• [TASK DIRECTIONS]:
Reproduce only the lines from the one containing "blade_y[1] + 2.5), blade_z)" through the one containing "world = obj.matrix_world.copy()", exactly as written and with both ends included.

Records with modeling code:

+++++

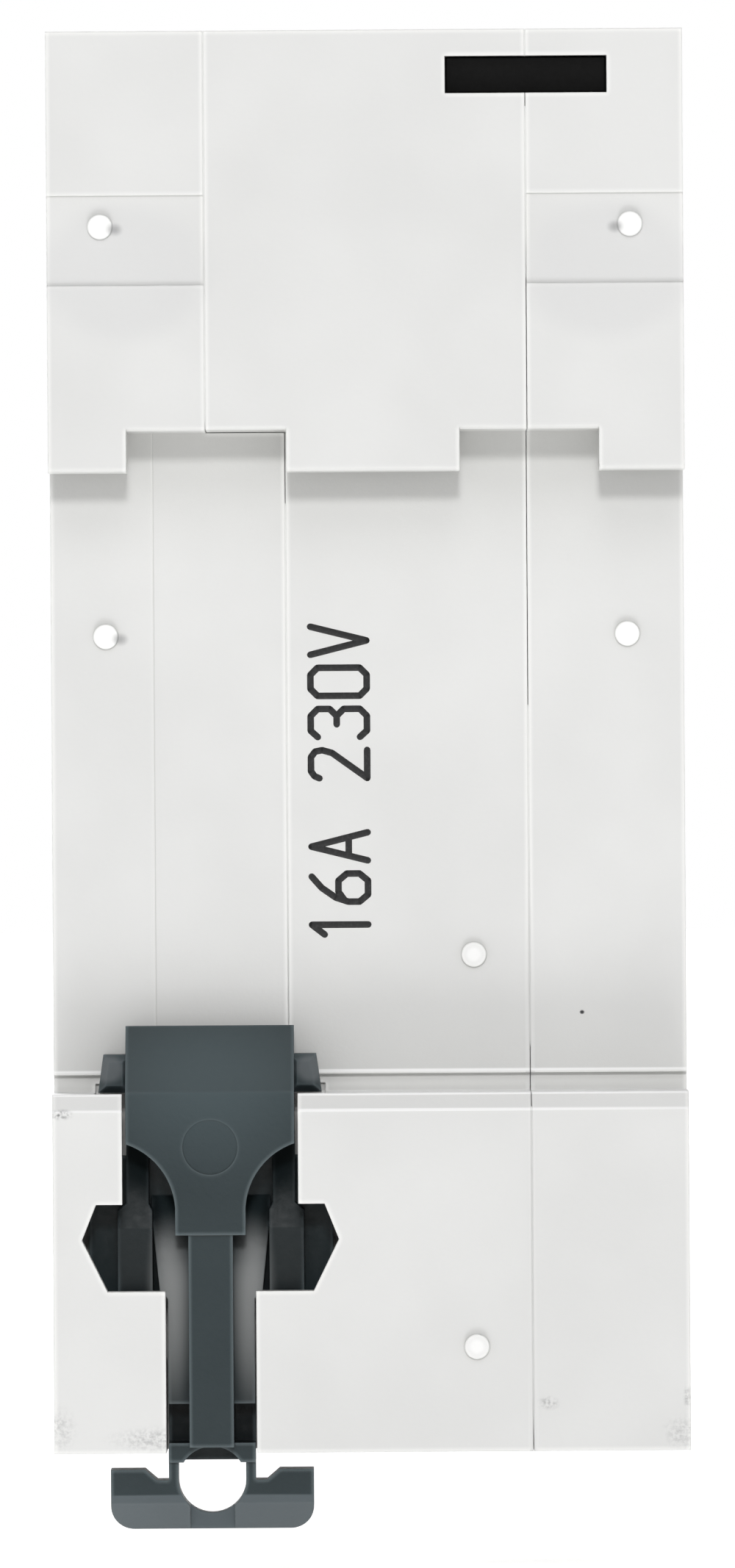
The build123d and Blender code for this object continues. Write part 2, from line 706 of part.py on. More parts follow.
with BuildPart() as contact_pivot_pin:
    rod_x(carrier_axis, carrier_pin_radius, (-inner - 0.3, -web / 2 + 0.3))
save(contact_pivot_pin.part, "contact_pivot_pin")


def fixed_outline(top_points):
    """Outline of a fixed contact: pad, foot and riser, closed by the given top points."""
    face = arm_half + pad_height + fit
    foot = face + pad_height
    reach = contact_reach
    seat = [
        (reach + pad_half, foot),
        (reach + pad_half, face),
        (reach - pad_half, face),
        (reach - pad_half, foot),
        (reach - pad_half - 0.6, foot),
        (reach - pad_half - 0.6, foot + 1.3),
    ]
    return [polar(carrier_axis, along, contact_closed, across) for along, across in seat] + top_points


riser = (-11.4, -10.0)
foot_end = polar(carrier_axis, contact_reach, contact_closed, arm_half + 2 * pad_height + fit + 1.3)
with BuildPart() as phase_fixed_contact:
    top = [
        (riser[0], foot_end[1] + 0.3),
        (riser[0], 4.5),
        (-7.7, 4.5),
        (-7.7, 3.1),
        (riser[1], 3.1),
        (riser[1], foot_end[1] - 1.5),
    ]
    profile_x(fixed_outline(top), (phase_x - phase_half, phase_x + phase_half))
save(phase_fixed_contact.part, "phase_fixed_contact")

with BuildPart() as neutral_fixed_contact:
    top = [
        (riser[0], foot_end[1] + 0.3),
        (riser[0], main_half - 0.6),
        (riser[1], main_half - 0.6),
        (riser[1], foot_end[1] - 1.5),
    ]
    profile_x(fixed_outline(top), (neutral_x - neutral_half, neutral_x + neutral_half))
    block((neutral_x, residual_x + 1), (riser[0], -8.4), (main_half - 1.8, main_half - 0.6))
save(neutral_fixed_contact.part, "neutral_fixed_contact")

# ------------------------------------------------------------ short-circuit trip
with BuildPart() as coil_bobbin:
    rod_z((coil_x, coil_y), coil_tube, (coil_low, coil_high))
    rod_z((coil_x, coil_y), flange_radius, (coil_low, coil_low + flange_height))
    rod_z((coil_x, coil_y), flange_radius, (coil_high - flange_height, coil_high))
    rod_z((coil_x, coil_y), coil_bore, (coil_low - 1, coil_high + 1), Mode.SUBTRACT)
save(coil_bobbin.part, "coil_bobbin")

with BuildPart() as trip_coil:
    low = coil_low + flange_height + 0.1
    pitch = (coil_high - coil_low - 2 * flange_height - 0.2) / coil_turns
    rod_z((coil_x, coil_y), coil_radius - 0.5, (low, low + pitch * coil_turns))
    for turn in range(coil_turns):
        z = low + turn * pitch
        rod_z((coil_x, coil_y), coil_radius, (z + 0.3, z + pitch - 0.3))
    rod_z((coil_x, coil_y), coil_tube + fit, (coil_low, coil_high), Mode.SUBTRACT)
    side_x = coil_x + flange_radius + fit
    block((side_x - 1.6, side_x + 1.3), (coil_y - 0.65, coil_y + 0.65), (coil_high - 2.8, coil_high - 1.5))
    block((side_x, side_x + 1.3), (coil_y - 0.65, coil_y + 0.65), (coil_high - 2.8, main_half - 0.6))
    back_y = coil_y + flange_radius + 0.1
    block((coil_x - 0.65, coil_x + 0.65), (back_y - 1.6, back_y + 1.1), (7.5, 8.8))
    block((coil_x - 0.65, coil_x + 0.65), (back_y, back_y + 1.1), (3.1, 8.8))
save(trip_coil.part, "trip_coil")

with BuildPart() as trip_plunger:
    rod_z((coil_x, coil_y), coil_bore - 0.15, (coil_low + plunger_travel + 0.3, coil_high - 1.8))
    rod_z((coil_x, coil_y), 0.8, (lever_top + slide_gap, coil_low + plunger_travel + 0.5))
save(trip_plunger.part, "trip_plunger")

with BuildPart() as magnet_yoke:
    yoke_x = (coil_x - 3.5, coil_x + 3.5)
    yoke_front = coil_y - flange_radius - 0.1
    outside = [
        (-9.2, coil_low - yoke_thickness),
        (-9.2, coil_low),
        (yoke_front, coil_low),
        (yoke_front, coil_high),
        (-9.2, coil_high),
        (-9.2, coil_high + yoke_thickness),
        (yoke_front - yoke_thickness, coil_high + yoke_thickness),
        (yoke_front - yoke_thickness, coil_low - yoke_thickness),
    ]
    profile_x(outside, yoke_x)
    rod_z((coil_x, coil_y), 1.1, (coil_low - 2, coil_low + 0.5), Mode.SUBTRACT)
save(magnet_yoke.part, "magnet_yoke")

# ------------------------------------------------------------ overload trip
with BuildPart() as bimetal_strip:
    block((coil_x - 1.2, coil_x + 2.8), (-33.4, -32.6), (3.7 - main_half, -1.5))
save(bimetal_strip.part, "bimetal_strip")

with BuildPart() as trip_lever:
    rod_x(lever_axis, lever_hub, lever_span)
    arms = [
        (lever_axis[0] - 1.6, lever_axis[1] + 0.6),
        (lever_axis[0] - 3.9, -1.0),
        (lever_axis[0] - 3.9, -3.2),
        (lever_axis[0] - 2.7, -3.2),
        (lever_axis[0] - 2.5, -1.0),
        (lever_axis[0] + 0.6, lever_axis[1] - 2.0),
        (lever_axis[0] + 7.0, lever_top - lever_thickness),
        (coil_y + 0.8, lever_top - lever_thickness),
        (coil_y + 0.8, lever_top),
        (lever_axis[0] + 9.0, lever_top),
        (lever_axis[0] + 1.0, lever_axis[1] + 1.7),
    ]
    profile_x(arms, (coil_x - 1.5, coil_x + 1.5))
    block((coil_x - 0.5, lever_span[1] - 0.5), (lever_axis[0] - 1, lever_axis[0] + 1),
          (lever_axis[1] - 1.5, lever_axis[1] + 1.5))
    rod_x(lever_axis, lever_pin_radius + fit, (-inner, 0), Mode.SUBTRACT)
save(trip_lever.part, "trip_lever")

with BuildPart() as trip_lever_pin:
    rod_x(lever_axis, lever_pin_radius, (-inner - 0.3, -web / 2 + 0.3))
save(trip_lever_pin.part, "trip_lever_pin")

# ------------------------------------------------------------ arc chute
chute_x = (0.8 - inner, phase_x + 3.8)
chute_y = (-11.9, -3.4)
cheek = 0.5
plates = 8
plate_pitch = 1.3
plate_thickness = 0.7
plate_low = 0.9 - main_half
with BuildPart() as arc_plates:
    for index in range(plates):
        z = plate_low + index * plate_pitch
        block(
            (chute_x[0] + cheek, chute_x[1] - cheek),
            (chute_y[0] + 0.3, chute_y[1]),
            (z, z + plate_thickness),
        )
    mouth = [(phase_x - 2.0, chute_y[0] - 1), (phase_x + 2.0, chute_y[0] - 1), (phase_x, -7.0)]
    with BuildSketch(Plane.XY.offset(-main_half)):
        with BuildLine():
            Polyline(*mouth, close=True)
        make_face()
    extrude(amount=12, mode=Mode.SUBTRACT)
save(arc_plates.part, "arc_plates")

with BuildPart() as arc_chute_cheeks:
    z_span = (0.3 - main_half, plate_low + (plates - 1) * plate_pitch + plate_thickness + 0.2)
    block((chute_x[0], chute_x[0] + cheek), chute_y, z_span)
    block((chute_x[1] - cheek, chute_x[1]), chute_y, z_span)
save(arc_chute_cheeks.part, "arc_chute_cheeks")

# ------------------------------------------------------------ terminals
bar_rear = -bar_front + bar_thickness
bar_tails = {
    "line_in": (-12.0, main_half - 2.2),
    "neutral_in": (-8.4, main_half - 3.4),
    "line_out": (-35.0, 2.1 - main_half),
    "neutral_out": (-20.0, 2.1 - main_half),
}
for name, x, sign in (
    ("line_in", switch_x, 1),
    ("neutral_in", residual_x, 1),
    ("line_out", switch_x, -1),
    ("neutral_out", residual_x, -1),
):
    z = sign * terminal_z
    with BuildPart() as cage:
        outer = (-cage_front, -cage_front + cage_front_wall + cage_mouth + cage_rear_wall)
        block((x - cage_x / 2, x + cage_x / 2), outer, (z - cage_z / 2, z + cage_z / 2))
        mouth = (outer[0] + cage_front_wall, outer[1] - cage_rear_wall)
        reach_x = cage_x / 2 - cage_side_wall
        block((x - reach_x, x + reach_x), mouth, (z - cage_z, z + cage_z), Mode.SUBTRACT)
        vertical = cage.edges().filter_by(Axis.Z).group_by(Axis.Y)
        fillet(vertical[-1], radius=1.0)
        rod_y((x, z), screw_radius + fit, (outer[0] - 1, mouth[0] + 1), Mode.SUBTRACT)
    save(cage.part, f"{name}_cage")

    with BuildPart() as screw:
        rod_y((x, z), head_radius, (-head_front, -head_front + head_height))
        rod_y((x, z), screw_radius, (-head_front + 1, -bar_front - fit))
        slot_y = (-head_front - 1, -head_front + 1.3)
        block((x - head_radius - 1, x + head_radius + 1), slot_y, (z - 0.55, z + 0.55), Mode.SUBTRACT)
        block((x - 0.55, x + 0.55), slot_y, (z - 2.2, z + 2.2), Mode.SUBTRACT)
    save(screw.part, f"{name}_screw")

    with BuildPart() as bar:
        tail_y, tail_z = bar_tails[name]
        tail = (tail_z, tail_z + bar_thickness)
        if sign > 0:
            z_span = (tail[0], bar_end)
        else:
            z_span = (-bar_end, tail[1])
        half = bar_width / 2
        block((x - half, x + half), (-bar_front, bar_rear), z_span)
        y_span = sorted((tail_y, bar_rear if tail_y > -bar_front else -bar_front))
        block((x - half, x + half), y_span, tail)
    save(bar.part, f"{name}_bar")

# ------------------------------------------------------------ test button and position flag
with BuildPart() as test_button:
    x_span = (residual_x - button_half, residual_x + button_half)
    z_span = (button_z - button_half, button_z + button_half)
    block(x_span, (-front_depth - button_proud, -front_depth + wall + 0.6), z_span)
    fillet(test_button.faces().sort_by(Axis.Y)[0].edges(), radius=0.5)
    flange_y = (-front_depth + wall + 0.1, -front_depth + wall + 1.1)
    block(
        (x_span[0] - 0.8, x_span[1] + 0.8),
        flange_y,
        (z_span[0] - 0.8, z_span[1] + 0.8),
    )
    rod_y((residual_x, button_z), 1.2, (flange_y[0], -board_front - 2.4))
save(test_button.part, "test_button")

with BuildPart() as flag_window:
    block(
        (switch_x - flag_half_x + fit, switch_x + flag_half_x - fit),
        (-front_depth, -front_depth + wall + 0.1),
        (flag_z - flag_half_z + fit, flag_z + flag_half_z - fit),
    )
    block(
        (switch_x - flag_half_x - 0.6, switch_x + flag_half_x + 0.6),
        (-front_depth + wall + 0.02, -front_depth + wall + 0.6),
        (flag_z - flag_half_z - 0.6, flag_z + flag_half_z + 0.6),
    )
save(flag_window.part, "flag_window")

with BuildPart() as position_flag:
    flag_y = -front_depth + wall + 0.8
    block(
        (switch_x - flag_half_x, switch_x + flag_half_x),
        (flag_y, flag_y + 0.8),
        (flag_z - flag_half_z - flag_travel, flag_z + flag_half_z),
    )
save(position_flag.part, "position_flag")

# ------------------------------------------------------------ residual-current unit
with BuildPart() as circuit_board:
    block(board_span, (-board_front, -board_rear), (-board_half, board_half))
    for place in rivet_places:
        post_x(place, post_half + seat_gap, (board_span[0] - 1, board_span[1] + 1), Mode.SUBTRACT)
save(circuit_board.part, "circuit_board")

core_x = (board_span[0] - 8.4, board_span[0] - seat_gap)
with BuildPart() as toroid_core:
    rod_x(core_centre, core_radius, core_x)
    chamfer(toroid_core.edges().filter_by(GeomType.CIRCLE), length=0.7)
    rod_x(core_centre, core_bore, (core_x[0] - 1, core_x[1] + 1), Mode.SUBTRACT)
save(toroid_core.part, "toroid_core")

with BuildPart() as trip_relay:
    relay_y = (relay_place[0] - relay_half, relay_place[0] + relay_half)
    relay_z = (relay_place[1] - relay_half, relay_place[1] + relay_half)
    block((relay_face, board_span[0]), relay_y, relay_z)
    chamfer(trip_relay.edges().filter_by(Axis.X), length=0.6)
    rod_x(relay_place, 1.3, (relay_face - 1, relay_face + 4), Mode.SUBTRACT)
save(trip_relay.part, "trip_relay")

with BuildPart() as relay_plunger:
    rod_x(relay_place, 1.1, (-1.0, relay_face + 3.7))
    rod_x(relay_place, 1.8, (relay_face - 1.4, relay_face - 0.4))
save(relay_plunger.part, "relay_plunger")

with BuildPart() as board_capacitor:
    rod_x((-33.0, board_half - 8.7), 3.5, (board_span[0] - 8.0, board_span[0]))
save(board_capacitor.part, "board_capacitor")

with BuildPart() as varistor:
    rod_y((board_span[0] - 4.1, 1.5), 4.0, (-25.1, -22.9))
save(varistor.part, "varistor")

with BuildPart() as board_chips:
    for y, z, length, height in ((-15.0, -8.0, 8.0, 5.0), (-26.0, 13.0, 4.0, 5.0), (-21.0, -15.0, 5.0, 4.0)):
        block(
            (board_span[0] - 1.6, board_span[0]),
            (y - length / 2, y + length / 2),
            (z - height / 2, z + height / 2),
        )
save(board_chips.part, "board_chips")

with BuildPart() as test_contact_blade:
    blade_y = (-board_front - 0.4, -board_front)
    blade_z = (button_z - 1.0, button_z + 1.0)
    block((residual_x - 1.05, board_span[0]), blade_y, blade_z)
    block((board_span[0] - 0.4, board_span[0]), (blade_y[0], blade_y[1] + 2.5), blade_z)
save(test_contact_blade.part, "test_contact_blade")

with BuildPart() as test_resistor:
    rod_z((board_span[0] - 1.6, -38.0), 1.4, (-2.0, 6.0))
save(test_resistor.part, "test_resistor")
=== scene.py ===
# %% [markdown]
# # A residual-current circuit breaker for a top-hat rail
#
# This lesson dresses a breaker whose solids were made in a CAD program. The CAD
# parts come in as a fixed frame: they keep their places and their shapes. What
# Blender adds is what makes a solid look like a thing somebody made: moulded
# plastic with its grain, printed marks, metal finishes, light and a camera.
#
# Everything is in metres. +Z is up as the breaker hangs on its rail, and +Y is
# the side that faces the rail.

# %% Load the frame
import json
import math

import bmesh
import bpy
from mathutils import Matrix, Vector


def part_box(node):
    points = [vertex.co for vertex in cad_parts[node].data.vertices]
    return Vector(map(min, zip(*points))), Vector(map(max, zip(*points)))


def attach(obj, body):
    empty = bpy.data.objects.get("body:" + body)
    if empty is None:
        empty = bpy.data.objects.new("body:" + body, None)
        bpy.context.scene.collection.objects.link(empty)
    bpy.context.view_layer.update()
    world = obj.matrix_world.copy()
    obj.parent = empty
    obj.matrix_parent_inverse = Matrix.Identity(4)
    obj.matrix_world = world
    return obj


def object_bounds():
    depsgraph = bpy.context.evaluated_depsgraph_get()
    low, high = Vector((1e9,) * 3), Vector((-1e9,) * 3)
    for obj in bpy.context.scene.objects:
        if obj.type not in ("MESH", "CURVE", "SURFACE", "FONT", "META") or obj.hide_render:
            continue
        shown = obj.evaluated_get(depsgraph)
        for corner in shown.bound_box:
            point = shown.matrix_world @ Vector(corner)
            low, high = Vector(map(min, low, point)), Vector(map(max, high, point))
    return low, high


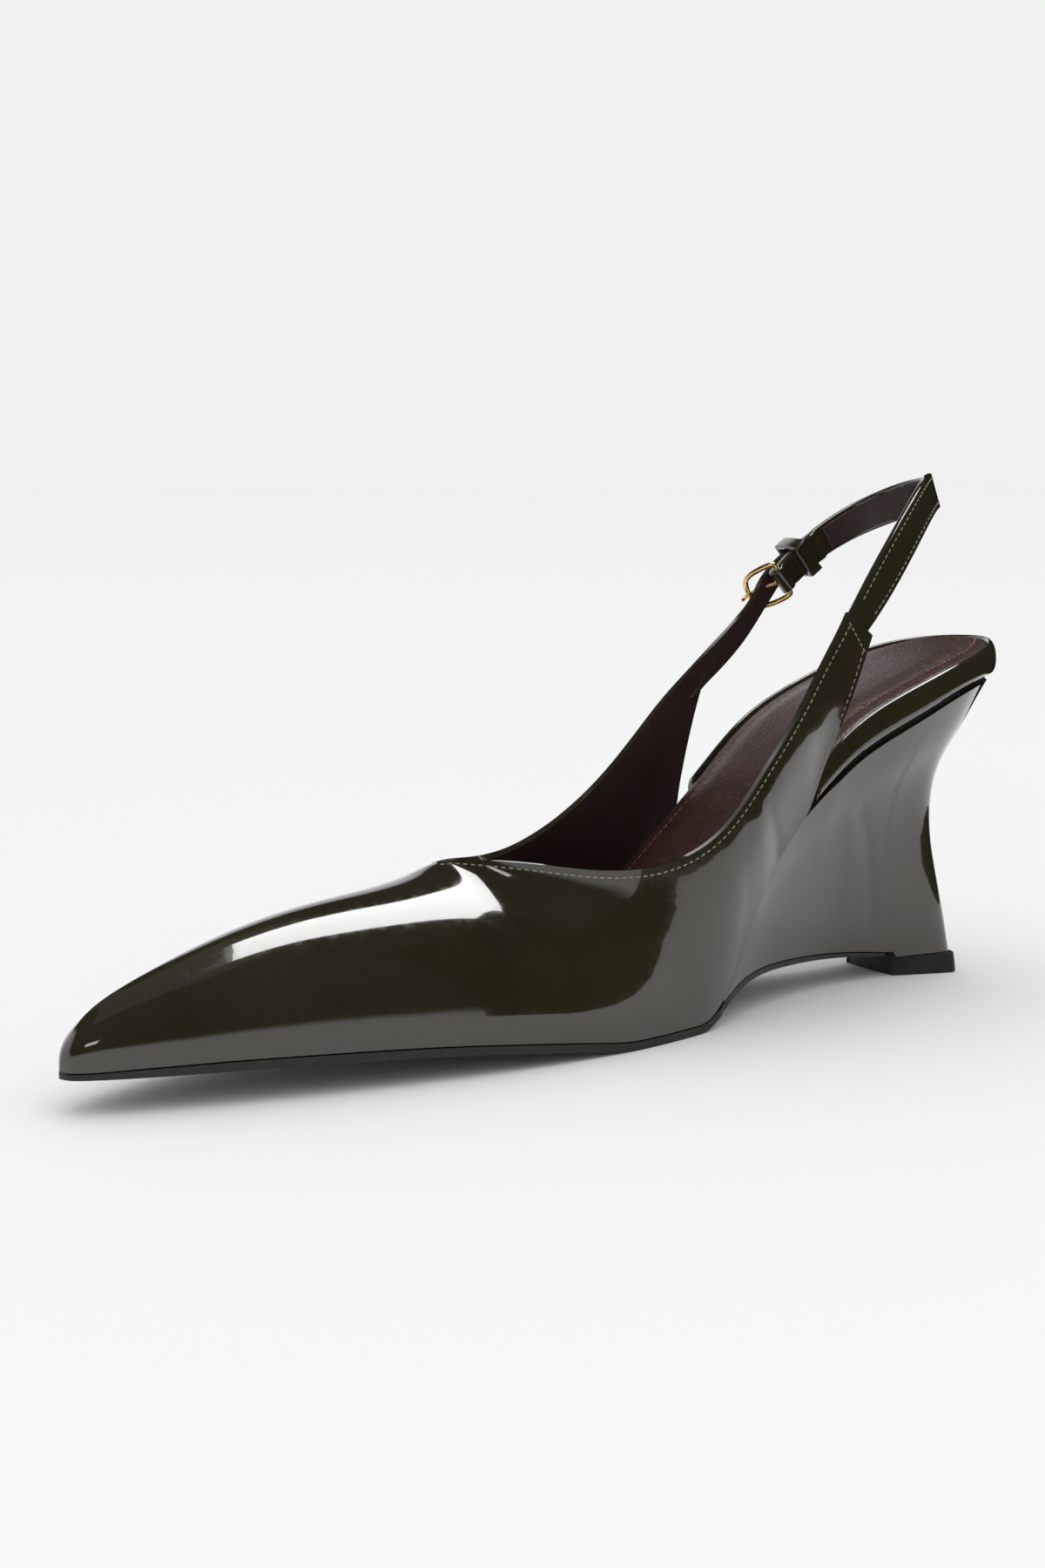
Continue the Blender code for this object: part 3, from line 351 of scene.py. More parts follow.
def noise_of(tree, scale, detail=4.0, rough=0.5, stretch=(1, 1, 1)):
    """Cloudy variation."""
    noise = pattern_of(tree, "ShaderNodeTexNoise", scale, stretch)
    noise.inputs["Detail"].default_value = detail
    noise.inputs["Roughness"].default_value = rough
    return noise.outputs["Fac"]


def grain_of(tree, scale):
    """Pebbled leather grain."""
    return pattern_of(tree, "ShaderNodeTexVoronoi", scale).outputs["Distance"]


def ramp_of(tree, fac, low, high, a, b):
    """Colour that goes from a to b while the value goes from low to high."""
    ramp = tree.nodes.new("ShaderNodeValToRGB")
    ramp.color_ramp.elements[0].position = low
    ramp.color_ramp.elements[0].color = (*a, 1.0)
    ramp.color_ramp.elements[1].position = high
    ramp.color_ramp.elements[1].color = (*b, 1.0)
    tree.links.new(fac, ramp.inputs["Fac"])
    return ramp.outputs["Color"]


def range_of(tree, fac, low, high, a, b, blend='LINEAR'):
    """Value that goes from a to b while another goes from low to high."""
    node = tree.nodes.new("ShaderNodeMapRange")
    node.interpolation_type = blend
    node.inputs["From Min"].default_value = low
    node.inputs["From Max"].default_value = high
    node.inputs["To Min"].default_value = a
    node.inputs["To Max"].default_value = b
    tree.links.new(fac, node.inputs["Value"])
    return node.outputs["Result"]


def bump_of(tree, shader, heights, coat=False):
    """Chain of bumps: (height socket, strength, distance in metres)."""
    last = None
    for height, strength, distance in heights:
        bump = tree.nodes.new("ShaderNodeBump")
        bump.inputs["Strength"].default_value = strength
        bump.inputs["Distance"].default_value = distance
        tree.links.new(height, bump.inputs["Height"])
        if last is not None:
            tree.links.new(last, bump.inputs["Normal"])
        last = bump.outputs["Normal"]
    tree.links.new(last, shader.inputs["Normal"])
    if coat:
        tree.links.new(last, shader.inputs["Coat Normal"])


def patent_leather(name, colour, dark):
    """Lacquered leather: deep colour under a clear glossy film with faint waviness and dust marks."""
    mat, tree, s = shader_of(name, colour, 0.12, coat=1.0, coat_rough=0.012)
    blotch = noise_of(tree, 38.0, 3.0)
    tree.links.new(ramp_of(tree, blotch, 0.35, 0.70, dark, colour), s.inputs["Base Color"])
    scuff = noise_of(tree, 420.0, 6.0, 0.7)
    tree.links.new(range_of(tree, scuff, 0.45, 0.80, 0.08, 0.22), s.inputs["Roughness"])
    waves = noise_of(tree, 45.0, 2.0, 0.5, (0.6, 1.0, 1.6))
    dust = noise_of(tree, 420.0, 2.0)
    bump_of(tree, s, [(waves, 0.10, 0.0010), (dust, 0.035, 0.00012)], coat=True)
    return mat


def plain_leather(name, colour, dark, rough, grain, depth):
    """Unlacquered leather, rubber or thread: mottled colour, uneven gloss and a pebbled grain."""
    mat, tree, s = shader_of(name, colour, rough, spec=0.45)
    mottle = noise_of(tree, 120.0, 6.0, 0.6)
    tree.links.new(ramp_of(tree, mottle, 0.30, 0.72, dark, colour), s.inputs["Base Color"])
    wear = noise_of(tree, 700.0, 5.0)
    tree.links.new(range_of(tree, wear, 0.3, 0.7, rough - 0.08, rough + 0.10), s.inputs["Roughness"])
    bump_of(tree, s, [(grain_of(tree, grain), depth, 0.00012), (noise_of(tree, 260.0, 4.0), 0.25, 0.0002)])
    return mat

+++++

• [WORKED ANSWER]:
    block((board_span[0] - 0.4, board_span[0]), (blade_y[0], blade_y[1] + 2.5), blade_z)
save(test_contact_blade.part, "test_contact_blade")

with BuildPart() as test_resistor:
    rod_z((board_span[0] - 1.6, -38.0), 1.4, (-2.0, 6.0))
save(test_resistor.part, "test_resistor")
=== scene.py ===
# %% [markdown]
# # A residual-current circuit breaker for a top-hat rail
#
# This lesson dresses a breaker whose solids were made in a CAD program. The CAD
# parts come in as a fixed frame: they keep their places and their shapes. What
# Blender adds is what makes a solid look like a thing somebody made: moulded
# plastic with its grain, printed marks, metal finishes, light and a camera.
#
# Everything is in metres. +Z is up as the breaker hangs on its rail, and +Y is
# the side that faces the rail.

# %% Load the frame
import json
import math

import bmesh
import bpy
from mathutils import Matrix, Vector


def part_box(node):
    points = [vertex.co for vertex in cad_parts[node].data.vertices]
    return Vector(map(min, zip(*points))), Vector(map(max, zip(*points)))


def attach(obj, body):
    empty = bpy.data.objects.get("body:" + body)
    if empty is None:
        empty = bpy.data.objects.new("body:" + body, None)
        bpy.context.scene.collection.objects.link(empty)
    bpy.context.view_layer.update()
    world = obj.matrix_world.copy()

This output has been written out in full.